Bis anhin war es bei komplexeren Produktionsverfahren dieser Art sehr schwierig, Fehlerquellen genau zu identifizieren. Traditionelle Methoden, die in zahlreichen Fabriken weltweit zur Qualitätssicherung zum Einsatz kommen, erlaubten es Ingenieurinnen und Ingenieuren immer nur, einige wenige Parameter gleichzeitig zu untersuchen. In komplexen Produktionsabläufen werden aber mittlerweile tausende von zusammenhängenden Parametern gemessen. Wie diese interagieren und sich auf die gesamte Produktion auswirken, konnte mit traditionellen Methoden allerdings nicht analysiert werden. ETH-Professor Netland und seine Ko-Autoren haben vor dies zu ändern: «Wir wollen das Qualitätsmanagement ins digitale Zeitalter bringen. Denn die Methoden, die viele Produzenten weiterhin verwenden, sind oft bis zu 100 Jahre alt», sagt Netland.

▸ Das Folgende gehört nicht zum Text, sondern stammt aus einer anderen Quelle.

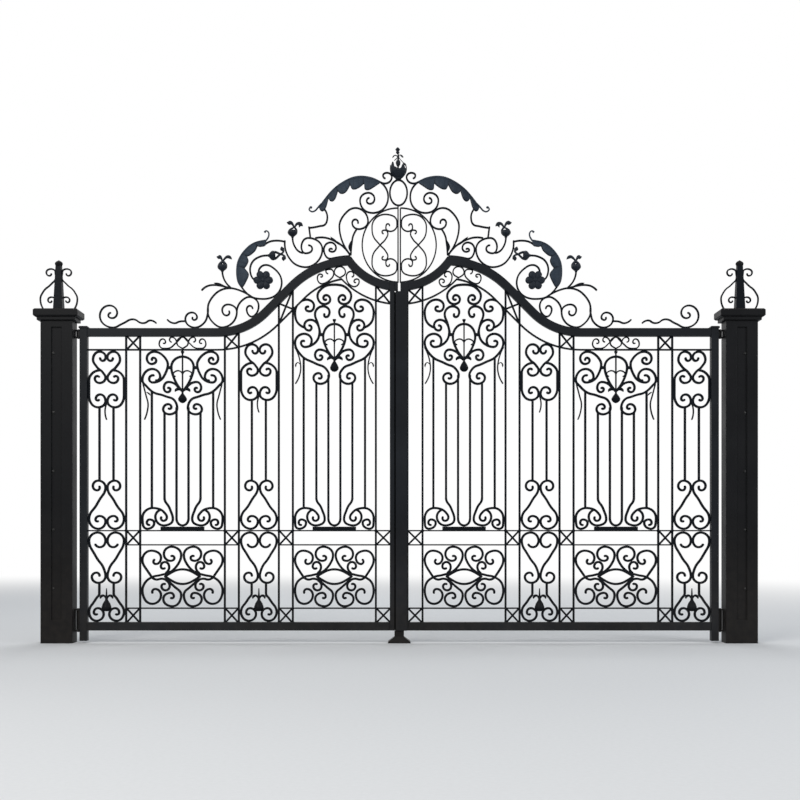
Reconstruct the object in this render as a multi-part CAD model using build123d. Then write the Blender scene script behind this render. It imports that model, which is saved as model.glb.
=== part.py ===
from build123d import *
import math
import os

# Wrought iron driveway gate: two leaves hung between two steel posts.
# Millimetres, Z up, the gate lies in the XZ plane and its front looks to -Y.
# The origin is the middle of the left post's foot.
# A leaf is drawn to the left of the gate's centre line (x = 0 there) and mirrored
# for the other side, so a place in it is (distance from the centre line, height).

# Posts
post_width = 190.0
post_depth = 110.0
post_height = 1926.0
recess_width = 60.0
recess_depth = 10.0
recess_low = 139.0
recess_high = 1886.0
cap_overhang = 38.0
cap_depth_overhang = 28.0
cap_thickness = 67.0
cap_chamfer = 8.0
cap_neck = 19.0
spike_base = 56.0
spike_top = 32.0
spike_height = 270.0
spike_knob = 12.0

# Leaf frame
hinge_gap = 34.0
stile_width = 45.0
stile_depth = 45.0
leg_clearance = 12.0
stile_cap_overhang = 5.0
stile_cap_height = 12.0
bottom_clearance = 74.0
bottom_rail_height = 50.0
rail_depth = 40.0
top_rail_top = 1885.0
top_rail_height = 48.0
meeting_outer = 56.0
left_meeting_width = 28.0
right_meeting_width = 77.0
strip_width = 67.0
strip_thickness = 10.0
rail_end_gap = 14.0
seam_drop = 8.0

# Swan neck of the top rail, measured at its top edge
sweep_radius = 382.0
ramp_angle = 45.0
shoulder_radius = 542.0
shoulder_top = 2314.0
dip_radius = 345.0
dip_bottom = 2159.0

# Panels and thin rails, from the hanging stile to the meeting stile
pilaster_width = 84.0
outer_narrow = 230.0
outer_wide = 508.0
inner_narrow = 240.0
inner_wide = 498.0
thin_rail_height = 8.0
thin_rail_depth = 24.0
bar_size = 12.0
brace_width = 11.0
brace_depth = 9.0
high_rail_drop = 128.0
middle_high = 672.0
middle_low = 587.0
low_rail_rise = 83.0

# Scrollwork
panel_stroke = 14.0
crest_stroke = 10.5
lyre_stroke = 8.0
scroll_depth = 10.0
panel_bar = 13.0
frieze_stroke = 8.0
inner_ring_x = -356.0
fine_stroke = 8.0
shelf_reach = 130.0
shelf_height = 20.0
knob_radius = 11.5
tie_reach = 78.0
collar_width = 24.0
collar_height = 18.0
collar_depth = 16.0
seat = 0.3

# Leaves, rosette and buds on the crest
leaf_thickness = 6.0
rosette_centre = (-817.0, 2176.0)
petal_radius = 21.0
petal_circle = 37.0
petal_count = 6
petal_thickness = 10.0
hub_radius = 22.0
leaf_root = 7.0
leaf_tip = 14.0

# Hinges, floor stop and crown
pin_radius = 6.0
pin_play = 0.3
eye_radius = 10.0
eye_play = 1.0
eye_web = 10.0
arm_thickness = 9.0
hinge_plate = 3.0
top_hinge = (1830.0, 1880.0)
bottom_hinge = (66.0, 202.0)
stop_base_width = 134.0
stop_base_depth = 100.0
stop_base_edge = 8.0
stop_neck_width = 57.0
stop_shoulder = 38.0
stop_top = 69.0
ring_half_width = 57.0
ring_half_height = 81.0
ring_middle = 2699.0
ring_x = -4.0
cup_rim = 43.0
cup_height = 104.0
cup_leaves = 8
notch_width = 24.0
notch_depth = 40.0
volute_edge = 61.0
lyre_radius = 222.0
lyre_bar_gap = 13.0
inner_heart_lift = 44.0
finial_stroke = 9.0

# Derived frame lines
panels_width = outer_narrow + outer_wide + inner_narrow + inner_wide + 4 * pilaster_width
stile_inner = -(meeting_outer + panels_width)
stile_outer = stile_inner - stile_width
post_face = stile_outer - hinge_gap
post_axis = post_face - post_width / 2
centre_x = -post_axis
frame_low = bottom_clearance + bottom_rail_height
top_rail_low = top_rail_top - top_rail_height
high_rail = top_rail_top - high_rail_drop
low_rail = frame_low + low_rail_rise
half_thin = thin_rail_height / 2
half_bar = bar_size / 2

pilaster_a = stile_inner + outer_narrow
pilaster_b = pilaster_a + pilaster_width
pilaster_c = pilaster_b + outer_wide
pilaster_d = pilaster_c + pilaster_width
pilaster_e = pilaster_d + inner_narrow
pilaster_f = pilaster_e + pilaster_width
pilaster_g = pilaster_f + inner_wide
pilaster_lines = [pilaster_a, pilaster_b, pilaster_c, pilaster_d, pilaster_e, pilaster_f, pilaster_g]

outer_narrow_axis = (stile_inner + pilaster_a - half_bar) / 2
inner_narrow_axis = (pilaster_d + pilaster_e) / 2
outer_wide_axis = (pilaster_b + pilaster_c) / 2
inner_wide_axis = (pilaster_f + pilaster_g) / 2
outer_narrow_half = (outer_narrow - half_bar) / 2
inner_narrow_half = inner_narrow / 2 - half_bar
outer_wide_half = outer_wide / 2 - half_bar
inner_wide_half = inner_wide / 2 - half_bar
margin = panel_stroke / 2 + seat
crest_lift = crest_stroke / 2 + seat
lyre_lift = lyre_stroke / 2 + seat
lyre_middle = dip_bottom + lyre_lift + lyre_radius
crown_low = ring_middle - ring_half_height
hinge_x = stile_outer - hinge_gap / 2
hinge_y = stile_depth / 2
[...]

Algorithmus identifiziert Fehlerquellen
Die ETH-Forschenden entwickelten zunächst einen Algorithmus, der die einzelnen Schritte bei der Produktion von Halbleitern imitiert. Anschliessend fütterten sie den Algorithmus mit möglichst vielen historischen Produktionsdaten, wie zum Beispiel der Temperatur oder dem Druck, die in Maschinen gemessen werden. «Auf Basis dieser Daten lernt der Algorithmus, unter welchen Bedingungen die Qualität der Halbleiter gut ist und wann es zu hohen Fehlerquoten kommt», sagt Julian Senoner, der Erstautor und wissenschaftlicher Mitarbeiter an der Professur von Netland.
Der Vorteil der auf KI basierenden Methode ist, dass man beliebig viele Faktoren und Beziehungen des Produktionsprozesses analysieren und komplexere Zusammenhänge zwischen Parametern aufdecken kann. Dadurch können Fehlerquellen systematischer und über den gesamten Produktionsprozess hinweg identifiziert werden. Gut ausgebildete Ingenieurinnen und Ingenieure in den Fabriken werden damit aber keineswegs überflüssig. Im Gegenteil: «Unser Algorithmus zeigt vor allem bislang unentdeckte Fehlerquellen auf. Wie diese aber genau behoben werden, erfordert weiterhin sehr viel technisches Fachwissen und menschliche Kreativität», erklärt Netland.